Monday, Mar. 19, 1956
The Wolf of Sahneh
The night was dreadfully hot in the tiny village of Sahneh on the road from Teheran to Baghdad and Damascus. Around the solitary gasoline station and several inns, truck-driver counterparts of Scheherezade's cameleers slept in the open, and townspeople flung wide their doors. About i a.m. a gaunt wolf swept down from the mountains like an Assyrian on the fold and attacked sleeping Sahneh. The beast loped lightly over the low mud walls and slashed at sleeping villagers around the scattered huts on the out skirts. The wolf went for the head, as is the way of wolves, and in two hours found 13 victims.
As the countryside came to life with urgent Iranian cries and the lighting of torches, the wolf raced into the village proper. By dawn there were 16 more victims. At last, the animal was killed by a peasant armed with a mattock.
The Acid Test. Though it seemed incredible on that hot night 18 months ago, the beast was performing probably wolf's greatest service to man since the she-wolf suckled Romulus and Remus. The wolf of Sahneh was rabid, and his appearance was just what a World Health Organization team had been waiting for. If it gets a chance to develop, rabies is invariably fatal. Ever since the days of Louis Pasteur (1822-1895), doctors have been able to head off rabies with a series of 14 to 21 vaccinations, but the treatment is costly, painful--and sometimes fatal. A "hyper-immune serum." developed about ten years after Pasteur's vaccine from the blood of animals infected with rabies, was known to give passive, temporary immunity but there had never been a major test in humans. The WHO team, aware that rabid wolves are common in Iran, was ready to apply the searching test; the wolf of Sahneh supplied the opportunity.
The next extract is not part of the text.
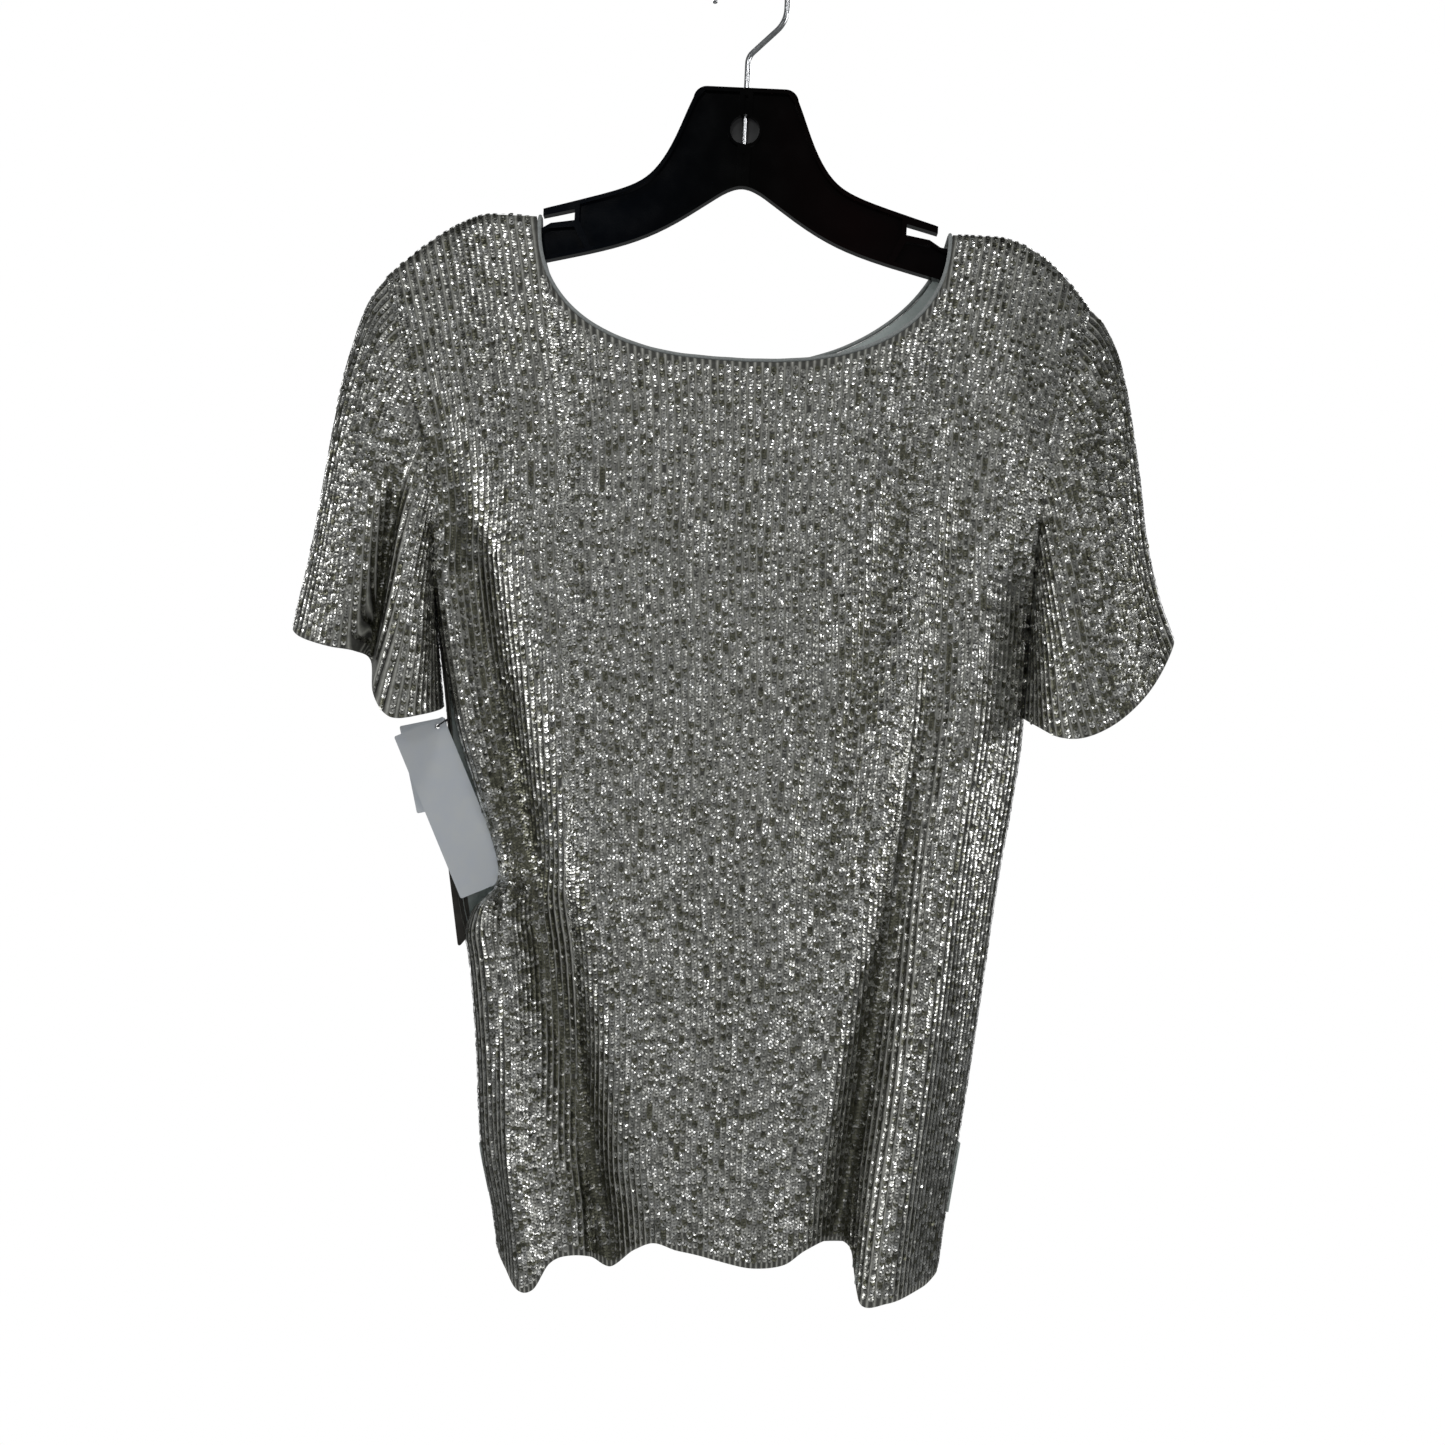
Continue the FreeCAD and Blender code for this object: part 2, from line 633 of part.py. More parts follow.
os.makedirs("parts", exist_ok=True)
for name, shape in nodes.items():
    shape.exportStep("parts/" + name + ".step")
    box = shape.BoundBox
    print(name, shape.isValid(), len(shape.Solids), round(shape.Volume),
          [round(c, 1) for c in (box.XMin, box.XMax, box.YMin, box.YMax, box.ZMin, box.ZMax)])
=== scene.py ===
import math
import bpy
import numpy as np
from mathutils import Matrix


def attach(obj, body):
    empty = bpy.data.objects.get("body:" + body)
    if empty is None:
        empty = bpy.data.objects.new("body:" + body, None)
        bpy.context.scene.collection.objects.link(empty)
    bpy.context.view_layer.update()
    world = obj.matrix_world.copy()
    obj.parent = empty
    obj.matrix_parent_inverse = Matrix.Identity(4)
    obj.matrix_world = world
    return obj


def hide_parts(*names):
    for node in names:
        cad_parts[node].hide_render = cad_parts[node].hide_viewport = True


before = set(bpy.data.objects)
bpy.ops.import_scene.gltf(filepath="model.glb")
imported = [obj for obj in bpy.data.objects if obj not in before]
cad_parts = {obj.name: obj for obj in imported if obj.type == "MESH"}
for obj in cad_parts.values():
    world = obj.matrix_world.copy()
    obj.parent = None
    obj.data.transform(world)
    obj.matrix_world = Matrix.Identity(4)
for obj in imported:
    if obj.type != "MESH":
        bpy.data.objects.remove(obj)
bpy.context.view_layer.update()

# Silver sequin party top on a glossy black hanger. The surfaces below are in millimetres, in the
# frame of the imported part, and become metres as each mesh is made. "Near" is the side that faces
# the camera.

rng = np.random.default_rng(20)

# --- sizes --------------------------------------------------------------------------------------

SHOULDER_Z = -174.0
TIP_X = 224.0
TIP_DROP = 43.0
FLAT_X = 160.0
ARM_WRAP_R = 10.5
HEM_Z = -829.0
UNDERARM_Z = -415.0
ARMHOLE_DEPTH = 24.0
NECK_TOP = SHOULDER_Z - 0.1
NECK_DEPTH = 89.0
NECK_HALF_WIDTH = 131.0
NECK_CENTRE = 3.0
NECK_SHIFT_FAR = -30.0

SEQUIN_R = 1.78
HOLE_R = 0.5
SEAM_HALF_WIDTH = 4.5        # groove along the near side's left seam
SEAM_DEPTH = 4.0
CUP = 0.2                    # how far a sequin's rim stands in front of its hole
ROW_PITCH = 4.24             # between rows
SEQUIN_PITCH = 1.95          # along a row
BASE_TILT = 5.0              # degrees each sequin leans back, as it overlaps the next
TILT_SPREAD = 3.8            # degrees, one standard deviation
LOOSE_SHARE = 0.03           # sequins hanging well out of line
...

Within a day 27 of the wolf's 29 victims were trucked into Teheran (the two others straggled in days later). They were promptly bled, so that any antibodies against rabies could be detected, and divided into five groups. Of the 18 bitten on the head, five got two shots of serum, four days apart, plus vaccine, six got one shot of serum plus vaccine, and five got vaccine alone. Of those bitten less severely elsewhere on the body, four got serum (one shot) plus vaccine, and six got vaccine only.
Special treatment was given to three, notably the most hideously bitten victim of all: Golam Khazayi, a boy of six, who had bites on the head too numerous to count. The wolf's massive jaws had chomped right through his skull, and the teeth, piercing the dura mater (parchment-like covering) had dripped rabies virus directly into the brain. Golam already had contracted meningitis through the head wounds. He got penicillin as well as a special course of serum every two days, plus vaccine.
Textbook Neatness. Of the five with head wounds who got only vaccine, three died. Of the 13 who got serum as well, only one died (and he had but a single shot of serum). Among the 25 who today are alive and healthy is Golam Khazayi. No other human being has survived so intimate a brush with rabies.
From frequent blood samples, the WHO team was able to report that no antibodies developed as a result of vaccination until the 19th day. Since 18 days is often enough time for the deadly rabies virus to make its way to the brain, the lesson of the Sahneh experiment was laid out with textbook neatness: the serum, with the readymade antibodies that it introduces into the system, can be a lifesaver. "This terrible disease," concluded the British Medical Journal this month, "is preventable by well-directed and vigorous measures."